Entries with parts and joints:
-*-*-

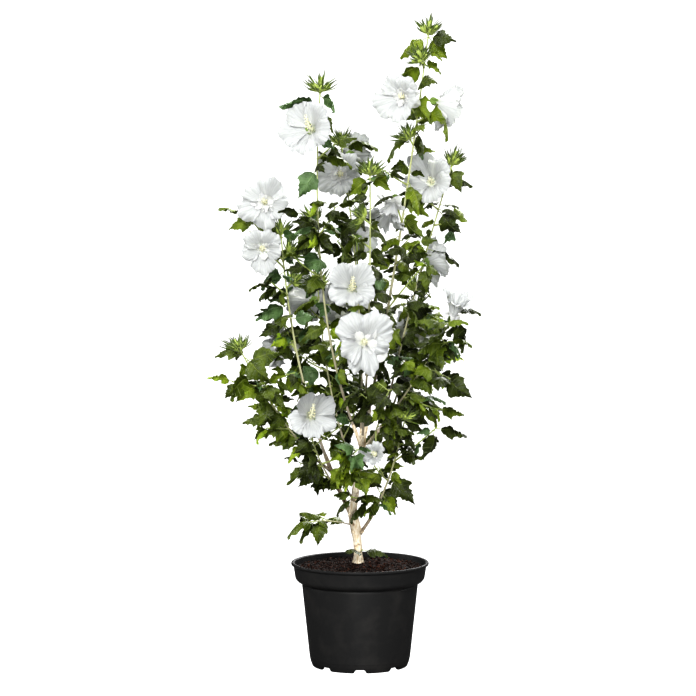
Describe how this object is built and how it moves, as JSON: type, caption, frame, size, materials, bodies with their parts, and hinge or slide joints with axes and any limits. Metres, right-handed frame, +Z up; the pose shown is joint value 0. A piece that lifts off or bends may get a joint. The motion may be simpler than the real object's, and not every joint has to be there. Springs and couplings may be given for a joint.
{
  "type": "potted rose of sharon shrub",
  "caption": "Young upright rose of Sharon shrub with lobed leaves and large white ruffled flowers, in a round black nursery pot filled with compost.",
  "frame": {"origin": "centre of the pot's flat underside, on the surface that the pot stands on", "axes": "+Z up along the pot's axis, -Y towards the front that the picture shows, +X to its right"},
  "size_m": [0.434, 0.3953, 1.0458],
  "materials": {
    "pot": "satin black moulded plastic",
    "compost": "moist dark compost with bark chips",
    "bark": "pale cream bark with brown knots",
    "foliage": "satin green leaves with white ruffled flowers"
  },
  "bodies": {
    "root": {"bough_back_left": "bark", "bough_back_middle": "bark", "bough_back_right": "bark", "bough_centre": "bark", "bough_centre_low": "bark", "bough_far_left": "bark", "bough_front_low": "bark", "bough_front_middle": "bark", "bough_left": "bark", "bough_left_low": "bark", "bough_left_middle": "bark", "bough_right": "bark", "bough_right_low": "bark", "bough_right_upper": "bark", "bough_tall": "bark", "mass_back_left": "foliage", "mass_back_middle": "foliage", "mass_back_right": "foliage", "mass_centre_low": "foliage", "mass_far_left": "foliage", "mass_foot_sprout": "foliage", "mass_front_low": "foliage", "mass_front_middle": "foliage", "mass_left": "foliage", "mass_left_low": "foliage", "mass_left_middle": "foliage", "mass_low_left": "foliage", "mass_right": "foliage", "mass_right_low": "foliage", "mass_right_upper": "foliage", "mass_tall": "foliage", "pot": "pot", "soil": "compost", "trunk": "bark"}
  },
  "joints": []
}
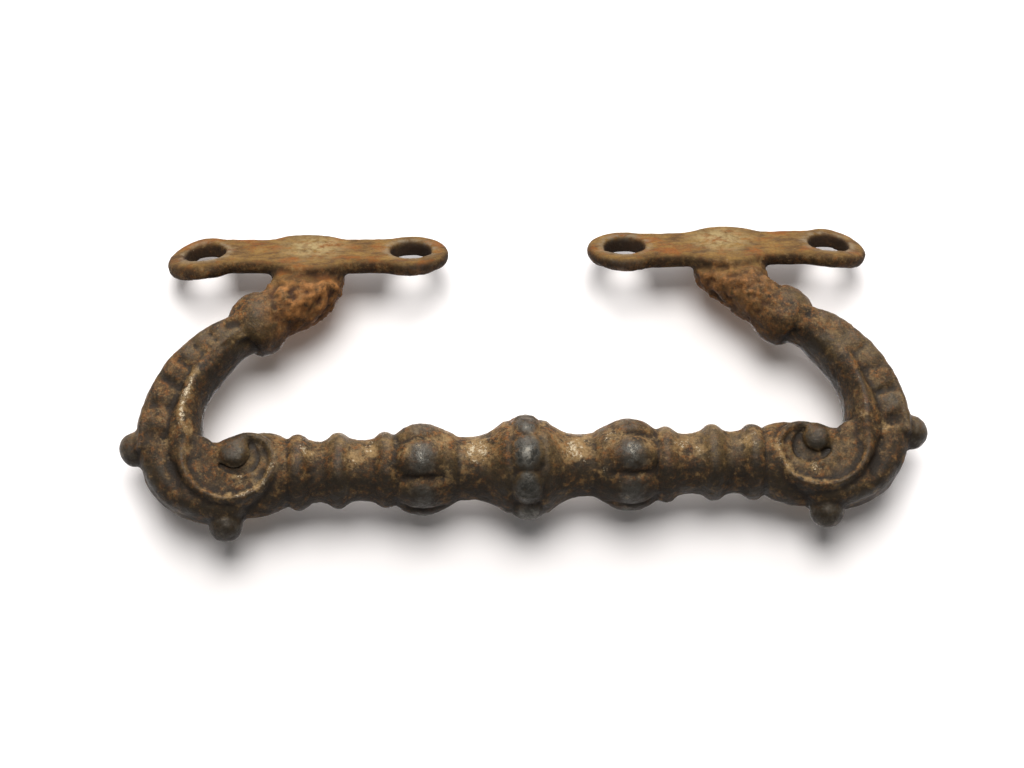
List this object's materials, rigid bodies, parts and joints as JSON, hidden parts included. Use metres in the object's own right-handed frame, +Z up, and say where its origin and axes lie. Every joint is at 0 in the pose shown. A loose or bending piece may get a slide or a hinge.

-*-*-

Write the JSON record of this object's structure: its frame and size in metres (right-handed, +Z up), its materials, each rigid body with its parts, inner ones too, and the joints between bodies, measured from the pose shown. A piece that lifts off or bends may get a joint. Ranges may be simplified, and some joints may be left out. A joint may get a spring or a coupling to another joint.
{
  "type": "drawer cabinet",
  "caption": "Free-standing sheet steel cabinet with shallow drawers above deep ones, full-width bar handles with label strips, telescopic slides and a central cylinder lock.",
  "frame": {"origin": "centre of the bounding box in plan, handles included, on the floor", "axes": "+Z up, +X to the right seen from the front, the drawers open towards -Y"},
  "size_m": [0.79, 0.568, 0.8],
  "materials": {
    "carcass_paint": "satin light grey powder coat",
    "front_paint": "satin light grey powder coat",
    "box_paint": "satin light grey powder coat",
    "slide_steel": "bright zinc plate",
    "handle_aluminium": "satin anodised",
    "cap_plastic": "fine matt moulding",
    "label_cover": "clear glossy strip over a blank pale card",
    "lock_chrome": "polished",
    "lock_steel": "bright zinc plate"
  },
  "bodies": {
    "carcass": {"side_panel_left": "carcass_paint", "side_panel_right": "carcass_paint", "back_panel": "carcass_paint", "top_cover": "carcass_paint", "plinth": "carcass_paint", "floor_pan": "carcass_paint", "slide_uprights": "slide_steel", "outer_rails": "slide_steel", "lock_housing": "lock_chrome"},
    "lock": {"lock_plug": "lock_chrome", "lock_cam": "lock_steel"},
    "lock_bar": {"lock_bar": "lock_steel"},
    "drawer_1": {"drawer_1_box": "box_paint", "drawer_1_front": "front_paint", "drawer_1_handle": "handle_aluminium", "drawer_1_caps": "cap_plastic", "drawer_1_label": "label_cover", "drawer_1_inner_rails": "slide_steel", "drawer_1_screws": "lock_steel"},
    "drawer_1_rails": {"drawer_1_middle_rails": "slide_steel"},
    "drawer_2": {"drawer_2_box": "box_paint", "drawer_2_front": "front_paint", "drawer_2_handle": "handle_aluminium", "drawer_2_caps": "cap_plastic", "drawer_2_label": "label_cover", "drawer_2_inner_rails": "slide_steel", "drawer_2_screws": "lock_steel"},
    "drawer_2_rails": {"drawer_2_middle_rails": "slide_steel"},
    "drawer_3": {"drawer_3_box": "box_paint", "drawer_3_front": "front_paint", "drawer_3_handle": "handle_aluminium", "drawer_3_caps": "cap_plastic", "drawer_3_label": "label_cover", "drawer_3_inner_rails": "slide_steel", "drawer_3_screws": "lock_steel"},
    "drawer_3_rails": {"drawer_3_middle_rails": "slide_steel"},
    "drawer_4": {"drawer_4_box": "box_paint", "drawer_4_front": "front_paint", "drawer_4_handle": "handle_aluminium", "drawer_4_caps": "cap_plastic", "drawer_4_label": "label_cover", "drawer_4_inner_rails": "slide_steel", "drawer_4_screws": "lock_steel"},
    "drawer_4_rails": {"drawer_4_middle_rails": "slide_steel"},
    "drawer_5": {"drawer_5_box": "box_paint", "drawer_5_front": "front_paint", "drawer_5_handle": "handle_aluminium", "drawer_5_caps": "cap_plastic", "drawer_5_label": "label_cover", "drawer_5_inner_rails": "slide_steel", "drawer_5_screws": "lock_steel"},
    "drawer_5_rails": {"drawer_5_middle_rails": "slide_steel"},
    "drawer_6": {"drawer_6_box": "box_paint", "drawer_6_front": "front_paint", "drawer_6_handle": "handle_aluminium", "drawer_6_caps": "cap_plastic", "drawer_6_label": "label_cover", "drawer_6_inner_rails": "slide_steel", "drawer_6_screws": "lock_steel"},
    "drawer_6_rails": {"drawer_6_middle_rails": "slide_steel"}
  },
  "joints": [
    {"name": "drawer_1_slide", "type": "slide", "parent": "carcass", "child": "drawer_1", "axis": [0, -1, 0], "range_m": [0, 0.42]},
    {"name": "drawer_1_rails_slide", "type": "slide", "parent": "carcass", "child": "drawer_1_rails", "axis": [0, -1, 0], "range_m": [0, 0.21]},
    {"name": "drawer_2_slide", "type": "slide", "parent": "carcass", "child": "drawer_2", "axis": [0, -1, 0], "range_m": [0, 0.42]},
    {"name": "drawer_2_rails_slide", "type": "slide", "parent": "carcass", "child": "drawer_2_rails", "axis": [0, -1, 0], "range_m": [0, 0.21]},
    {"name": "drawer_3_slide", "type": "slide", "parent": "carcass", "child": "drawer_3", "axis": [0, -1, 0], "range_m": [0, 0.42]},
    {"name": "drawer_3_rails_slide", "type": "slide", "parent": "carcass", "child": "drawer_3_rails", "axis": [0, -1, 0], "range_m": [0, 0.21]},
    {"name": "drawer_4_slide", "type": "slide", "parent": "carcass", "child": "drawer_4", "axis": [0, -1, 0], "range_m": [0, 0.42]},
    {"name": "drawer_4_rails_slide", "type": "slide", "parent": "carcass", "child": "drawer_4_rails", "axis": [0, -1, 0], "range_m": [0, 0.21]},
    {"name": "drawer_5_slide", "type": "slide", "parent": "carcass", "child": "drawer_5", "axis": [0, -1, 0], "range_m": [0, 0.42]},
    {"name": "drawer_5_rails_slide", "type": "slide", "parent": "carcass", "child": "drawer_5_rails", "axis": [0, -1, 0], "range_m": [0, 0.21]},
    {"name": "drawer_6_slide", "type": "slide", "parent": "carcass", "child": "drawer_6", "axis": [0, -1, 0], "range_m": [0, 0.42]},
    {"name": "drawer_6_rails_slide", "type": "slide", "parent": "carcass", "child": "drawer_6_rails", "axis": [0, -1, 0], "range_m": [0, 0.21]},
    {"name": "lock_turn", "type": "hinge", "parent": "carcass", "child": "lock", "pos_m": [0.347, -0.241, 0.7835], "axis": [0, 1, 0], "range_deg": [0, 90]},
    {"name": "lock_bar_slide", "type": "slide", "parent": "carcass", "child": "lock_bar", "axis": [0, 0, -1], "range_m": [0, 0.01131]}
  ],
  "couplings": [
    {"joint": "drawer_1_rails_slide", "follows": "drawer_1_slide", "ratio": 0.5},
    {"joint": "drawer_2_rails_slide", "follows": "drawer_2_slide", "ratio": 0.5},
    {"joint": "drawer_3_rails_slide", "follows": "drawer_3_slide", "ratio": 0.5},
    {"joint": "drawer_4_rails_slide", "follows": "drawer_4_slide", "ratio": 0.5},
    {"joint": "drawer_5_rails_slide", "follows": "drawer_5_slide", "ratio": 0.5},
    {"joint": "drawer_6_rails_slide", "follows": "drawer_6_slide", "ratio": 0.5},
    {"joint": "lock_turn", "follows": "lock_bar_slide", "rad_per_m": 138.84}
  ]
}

-*-*-

Aim - Copy every line of the listing where the word "shown" appears.

Output of the task -
Describe how this object is built and how it moves, as JSON: type, caption, frame, size, materials, bodies with their parts, and hinge or slide joints with axes and any limits. Metres, right-handed frame, +Z up; the pose shown is joint value 0. A piece that lifts off or bends may get a joint. The motion may be simpler than the real object's, and not every joint has to be there. Springs and couplings may be given for a joint.
List this object's materials, rigid bodies, parts and joints as JSON, hidden parts included. Use metres in the object's own right-handed frame, +Z up, and say where its origin and axes lie. Every joint is at 0 in the pose shown. A loose or bending piece may get a slide or a hinge.
Write the JSON record of this object's structure: its frame and size in metres (right-handed, +Z up), its materials, each rigid body with its parts, inner ones too, and the joints between bodies, measured from the pose shown. A piece that lifts off or bends may get a joint. Ranges may be simplified, and some joints may be left out. A joint may get a spring or a coupling to another joint.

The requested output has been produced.